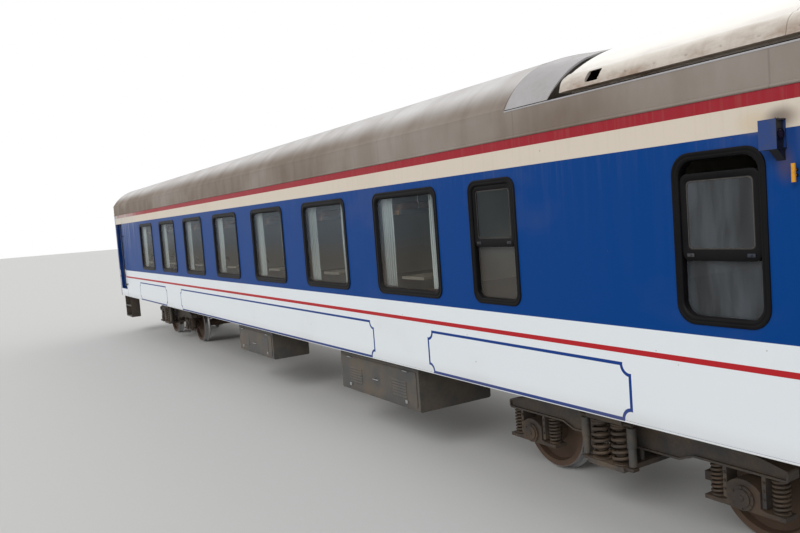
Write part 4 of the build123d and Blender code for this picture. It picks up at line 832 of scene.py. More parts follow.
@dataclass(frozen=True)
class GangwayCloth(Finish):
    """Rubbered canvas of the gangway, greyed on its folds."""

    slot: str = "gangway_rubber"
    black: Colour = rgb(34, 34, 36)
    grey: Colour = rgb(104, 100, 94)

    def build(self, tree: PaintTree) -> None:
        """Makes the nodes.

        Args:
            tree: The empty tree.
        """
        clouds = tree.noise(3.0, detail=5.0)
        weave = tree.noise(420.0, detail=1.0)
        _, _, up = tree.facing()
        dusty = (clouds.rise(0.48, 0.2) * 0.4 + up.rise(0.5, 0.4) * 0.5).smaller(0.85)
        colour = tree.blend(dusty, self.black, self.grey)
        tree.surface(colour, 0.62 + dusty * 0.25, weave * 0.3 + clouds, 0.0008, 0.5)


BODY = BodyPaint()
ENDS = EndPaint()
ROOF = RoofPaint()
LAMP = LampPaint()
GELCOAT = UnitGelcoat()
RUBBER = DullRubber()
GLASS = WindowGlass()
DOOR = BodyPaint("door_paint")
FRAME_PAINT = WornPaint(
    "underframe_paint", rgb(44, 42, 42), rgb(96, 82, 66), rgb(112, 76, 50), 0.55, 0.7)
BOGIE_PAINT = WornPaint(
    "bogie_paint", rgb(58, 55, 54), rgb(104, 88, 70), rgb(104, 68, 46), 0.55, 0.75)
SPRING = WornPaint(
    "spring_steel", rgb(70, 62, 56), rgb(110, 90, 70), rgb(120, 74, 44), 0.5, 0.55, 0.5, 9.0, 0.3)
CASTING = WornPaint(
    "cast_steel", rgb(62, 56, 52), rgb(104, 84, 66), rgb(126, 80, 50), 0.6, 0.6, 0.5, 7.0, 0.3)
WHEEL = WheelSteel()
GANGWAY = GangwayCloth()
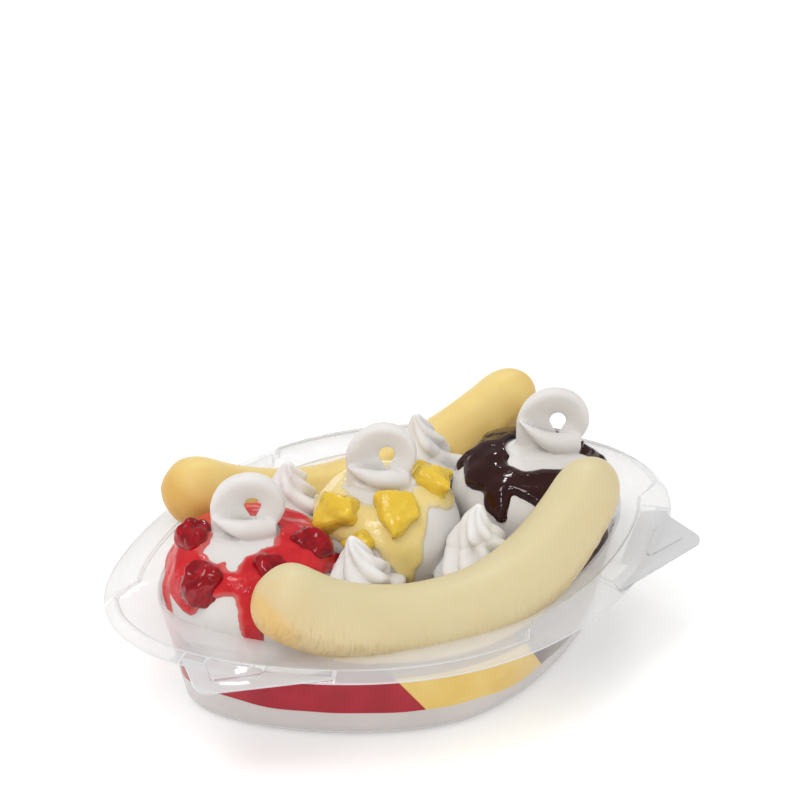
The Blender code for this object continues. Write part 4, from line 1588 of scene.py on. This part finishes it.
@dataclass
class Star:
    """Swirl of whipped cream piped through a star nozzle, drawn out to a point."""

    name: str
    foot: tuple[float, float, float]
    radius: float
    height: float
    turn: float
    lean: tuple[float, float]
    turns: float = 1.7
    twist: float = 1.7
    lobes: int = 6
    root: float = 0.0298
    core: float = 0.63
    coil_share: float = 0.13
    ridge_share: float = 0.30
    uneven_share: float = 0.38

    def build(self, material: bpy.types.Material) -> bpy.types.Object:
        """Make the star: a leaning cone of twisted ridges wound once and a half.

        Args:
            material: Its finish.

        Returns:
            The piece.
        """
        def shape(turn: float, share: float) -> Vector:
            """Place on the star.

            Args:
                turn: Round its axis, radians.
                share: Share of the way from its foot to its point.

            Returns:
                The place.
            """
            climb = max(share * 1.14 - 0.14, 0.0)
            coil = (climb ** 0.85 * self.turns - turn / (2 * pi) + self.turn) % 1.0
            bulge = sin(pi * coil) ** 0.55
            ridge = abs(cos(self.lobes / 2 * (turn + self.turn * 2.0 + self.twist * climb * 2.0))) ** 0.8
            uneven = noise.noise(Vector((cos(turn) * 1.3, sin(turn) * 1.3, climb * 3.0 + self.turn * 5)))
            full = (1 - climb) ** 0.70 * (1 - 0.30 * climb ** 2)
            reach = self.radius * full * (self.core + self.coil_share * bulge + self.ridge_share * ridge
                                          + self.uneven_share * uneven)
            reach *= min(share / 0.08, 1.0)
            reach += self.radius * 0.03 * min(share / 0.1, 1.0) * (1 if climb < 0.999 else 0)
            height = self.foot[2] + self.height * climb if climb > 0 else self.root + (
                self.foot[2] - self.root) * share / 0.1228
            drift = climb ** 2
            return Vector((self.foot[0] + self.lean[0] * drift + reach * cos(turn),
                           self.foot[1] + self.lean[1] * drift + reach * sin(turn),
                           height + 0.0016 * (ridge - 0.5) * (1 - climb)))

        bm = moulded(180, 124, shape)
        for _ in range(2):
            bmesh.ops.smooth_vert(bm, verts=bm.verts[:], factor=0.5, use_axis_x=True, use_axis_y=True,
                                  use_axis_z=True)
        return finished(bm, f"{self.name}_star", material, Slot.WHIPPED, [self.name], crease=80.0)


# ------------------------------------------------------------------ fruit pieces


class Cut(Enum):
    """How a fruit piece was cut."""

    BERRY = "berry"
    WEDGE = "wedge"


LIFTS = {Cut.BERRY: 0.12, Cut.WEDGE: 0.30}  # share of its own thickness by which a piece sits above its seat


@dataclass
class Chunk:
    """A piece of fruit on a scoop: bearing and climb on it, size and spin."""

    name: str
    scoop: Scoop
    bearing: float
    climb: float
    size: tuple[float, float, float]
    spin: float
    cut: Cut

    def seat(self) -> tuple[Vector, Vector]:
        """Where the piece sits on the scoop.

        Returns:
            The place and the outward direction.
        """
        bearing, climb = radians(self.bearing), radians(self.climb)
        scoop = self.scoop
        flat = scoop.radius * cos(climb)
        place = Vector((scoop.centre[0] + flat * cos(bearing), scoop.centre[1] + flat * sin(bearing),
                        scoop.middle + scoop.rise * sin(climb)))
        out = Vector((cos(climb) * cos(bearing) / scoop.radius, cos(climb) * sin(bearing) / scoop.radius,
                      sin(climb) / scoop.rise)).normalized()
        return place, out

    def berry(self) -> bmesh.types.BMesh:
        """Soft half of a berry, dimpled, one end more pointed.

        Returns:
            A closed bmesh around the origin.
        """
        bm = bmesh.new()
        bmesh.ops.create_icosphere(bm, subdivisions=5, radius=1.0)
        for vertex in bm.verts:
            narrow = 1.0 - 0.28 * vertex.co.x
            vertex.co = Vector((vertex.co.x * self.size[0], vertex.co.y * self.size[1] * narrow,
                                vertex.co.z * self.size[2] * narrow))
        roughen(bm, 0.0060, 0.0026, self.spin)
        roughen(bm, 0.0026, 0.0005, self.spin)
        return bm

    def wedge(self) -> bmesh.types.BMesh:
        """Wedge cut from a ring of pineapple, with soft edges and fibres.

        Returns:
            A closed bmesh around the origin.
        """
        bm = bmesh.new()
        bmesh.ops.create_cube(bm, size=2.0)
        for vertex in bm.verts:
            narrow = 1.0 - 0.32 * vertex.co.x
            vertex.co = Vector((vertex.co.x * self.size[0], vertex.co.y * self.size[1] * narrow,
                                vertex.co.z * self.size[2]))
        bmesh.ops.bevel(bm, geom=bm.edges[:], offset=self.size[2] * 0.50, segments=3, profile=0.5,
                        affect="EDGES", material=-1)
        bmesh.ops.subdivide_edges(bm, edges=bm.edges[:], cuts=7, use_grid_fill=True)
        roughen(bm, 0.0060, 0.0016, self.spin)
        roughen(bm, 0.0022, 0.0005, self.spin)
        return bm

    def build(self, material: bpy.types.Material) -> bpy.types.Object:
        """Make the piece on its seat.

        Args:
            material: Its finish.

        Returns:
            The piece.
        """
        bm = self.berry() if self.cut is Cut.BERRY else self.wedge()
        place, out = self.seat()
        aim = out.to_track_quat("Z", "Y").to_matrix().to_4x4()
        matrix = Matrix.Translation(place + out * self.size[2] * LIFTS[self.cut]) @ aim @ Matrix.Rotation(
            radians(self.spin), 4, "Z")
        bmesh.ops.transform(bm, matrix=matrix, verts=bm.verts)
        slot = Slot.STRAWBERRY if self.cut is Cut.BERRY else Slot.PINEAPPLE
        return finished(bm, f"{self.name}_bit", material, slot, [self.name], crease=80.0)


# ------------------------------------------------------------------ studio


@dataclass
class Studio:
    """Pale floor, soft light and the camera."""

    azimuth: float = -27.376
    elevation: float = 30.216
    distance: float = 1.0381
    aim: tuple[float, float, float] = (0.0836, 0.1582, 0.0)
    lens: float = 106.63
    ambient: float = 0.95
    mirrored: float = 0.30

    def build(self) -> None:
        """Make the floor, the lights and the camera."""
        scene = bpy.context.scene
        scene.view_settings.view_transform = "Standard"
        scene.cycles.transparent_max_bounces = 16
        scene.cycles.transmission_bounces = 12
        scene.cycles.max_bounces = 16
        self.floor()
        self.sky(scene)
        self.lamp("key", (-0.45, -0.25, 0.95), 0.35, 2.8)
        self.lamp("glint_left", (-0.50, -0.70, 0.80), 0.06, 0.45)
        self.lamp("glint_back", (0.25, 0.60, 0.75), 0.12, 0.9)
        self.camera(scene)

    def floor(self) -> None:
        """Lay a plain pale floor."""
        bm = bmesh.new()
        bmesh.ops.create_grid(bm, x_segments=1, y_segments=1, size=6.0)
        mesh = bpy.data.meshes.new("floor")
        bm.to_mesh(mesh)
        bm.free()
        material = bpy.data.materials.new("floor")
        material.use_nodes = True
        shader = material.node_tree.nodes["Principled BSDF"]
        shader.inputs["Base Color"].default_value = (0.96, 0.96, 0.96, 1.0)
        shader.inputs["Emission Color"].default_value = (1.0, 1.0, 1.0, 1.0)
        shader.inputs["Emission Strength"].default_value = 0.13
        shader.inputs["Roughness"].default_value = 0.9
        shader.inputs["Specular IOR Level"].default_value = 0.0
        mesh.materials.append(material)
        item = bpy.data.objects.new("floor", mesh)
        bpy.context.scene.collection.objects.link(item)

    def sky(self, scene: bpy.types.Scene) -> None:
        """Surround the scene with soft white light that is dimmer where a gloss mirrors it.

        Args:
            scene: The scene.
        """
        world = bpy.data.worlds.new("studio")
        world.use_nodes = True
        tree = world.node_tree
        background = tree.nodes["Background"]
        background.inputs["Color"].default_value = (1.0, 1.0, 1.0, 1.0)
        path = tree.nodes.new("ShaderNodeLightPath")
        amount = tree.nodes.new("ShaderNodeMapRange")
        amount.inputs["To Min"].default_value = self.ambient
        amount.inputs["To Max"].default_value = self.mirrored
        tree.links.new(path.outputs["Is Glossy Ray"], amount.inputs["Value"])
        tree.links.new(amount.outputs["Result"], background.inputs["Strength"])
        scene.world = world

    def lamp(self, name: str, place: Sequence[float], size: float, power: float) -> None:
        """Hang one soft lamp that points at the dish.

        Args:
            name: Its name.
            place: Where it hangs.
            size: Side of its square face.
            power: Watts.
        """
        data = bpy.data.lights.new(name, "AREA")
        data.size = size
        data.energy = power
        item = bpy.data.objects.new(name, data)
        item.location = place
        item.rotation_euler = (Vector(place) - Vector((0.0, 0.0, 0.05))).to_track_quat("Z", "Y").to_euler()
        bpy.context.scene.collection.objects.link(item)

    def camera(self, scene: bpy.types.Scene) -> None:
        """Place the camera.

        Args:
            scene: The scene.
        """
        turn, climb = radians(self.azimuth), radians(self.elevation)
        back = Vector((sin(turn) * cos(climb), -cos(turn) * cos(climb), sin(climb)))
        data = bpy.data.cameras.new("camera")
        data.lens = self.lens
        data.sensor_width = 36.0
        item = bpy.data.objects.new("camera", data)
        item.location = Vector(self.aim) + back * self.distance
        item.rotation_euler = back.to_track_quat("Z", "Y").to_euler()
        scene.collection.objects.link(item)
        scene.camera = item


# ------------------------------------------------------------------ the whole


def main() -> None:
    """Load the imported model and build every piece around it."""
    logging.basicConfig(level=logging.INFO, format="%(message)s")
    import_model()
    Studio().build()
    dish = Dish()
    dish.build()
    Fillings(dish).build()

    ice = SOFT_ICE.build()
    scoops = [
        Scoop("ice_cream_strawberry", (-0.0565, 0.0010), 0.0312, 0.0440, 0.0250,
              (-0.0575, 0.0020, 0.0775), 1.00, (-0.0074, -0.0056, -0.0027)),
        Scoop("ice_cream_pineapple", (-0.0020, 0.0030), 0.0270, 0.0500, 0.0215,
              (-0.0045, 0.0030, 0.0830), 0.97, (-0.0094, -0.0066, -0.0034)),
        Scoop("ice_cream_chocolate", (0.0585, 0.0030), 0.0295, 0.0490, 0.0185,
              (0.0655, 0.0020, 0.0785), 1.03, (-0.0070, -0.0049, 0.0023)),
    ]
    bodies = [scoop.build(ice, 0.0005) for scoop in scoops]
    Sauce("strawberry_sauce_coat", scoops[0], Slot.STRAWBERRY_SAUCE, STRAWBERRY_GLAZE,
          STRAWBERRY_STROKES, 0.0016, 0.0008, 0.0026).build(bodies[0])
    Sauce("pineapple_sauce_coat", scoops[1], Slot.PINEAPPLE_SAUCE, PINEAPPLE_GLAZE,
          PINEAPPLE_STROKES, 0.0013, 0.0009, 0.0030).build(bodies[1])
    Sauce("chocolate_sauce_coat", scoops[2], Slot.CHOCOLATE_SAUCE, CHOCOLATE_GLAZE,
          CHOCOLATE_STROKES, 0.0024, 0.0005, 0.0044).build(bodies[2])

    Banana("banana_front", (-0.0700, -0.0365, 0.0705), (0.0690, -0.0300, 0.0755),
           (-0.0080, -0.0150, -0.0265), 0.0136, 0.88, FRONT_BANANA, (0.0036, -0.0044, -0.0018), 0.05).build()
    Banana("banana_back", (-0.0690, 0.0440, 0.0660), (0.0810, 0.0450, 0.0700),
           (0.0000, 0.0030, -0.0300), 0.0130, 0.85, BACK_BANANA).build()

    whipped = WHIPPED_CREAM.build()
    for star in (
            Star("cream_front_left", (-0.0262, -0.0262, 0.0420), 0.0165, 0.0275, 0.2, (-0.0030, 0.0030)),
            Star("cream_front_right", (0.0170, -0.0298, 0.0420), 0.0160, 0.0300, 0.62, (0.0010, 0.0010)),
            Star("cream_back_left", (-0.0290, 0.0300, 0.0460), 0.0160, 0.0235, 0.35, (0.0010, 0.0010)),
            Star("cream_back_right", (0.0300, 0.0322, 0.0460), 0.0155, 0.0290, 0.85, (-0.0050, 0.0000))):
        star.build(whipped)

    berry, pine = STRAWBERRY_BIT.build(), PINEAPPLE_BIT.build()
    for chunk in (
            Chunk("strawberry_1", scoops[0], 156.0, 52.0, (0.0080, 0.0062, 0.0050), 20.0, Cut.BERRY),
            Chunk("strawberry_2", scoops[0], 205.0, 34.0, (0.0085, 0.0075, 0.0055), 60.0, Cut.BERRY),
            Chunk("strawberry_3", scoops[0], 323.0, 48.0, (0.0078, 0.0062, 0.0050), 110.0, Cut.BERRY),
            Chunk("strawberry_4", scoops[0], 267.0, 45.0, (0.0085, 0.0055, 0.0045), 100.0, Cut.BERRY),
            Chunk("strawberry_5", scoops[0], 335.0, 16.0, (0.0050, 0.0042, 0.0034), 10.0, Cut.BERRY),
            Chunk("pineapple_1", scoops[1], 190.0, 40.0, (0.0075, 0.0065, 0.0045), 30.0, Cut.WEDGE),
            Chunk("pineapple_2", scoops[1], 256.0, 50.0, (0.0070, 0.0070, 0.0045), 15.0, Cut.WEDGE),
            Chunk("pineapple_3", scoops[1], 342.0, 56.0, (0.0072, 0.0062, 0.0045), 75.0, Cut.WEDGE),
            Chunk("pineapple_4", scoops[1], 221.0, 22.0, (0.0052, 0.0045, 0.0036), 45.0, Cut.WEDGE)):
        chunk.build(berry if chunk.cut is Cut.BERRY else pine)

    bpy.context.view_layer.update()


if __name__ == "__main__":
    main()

-*-

Of the entries listed above, reproduce only the lines starting at the line containing "The Blender code" and ending at the line containing "share: Share of". Include both, exactly as they stand.

* _Answer in full_:
The Blender code for this object continues. Write part 4, from line 1588 of scene.py on. This part finishes it.
@dataclass
class Star:
    """Swirl of whipped cream piped through a star nozzle, drawn out to a point."""

    name: str
    foot: tuple[float, float, float]
    radius: float
    height: float
    turn: float
    lean: tuple[float, float]
    turns: float = 1.7
    twist: float = 1.7
    lobes: int = 6
    root: float = 0.0298
    core: float = 0.63
    coil_share: float = 0.13
    ridge_share: float = 0.30
    uneven_share: float = 0.38

    def build(self, material: bpy.types.Material) -> bpy.types.Object:
        """Make the star: a leaning cone of twisted ridges wound once and a half.

        Args:
            material: Its finish.

        Returns:
            The piece.
        """
        def shape(turn: float, share: float) -> Vector:
            """Place on the star.

            Args:
                turn: Round its axis, radians.
                share: Share of the way from its foot to its point.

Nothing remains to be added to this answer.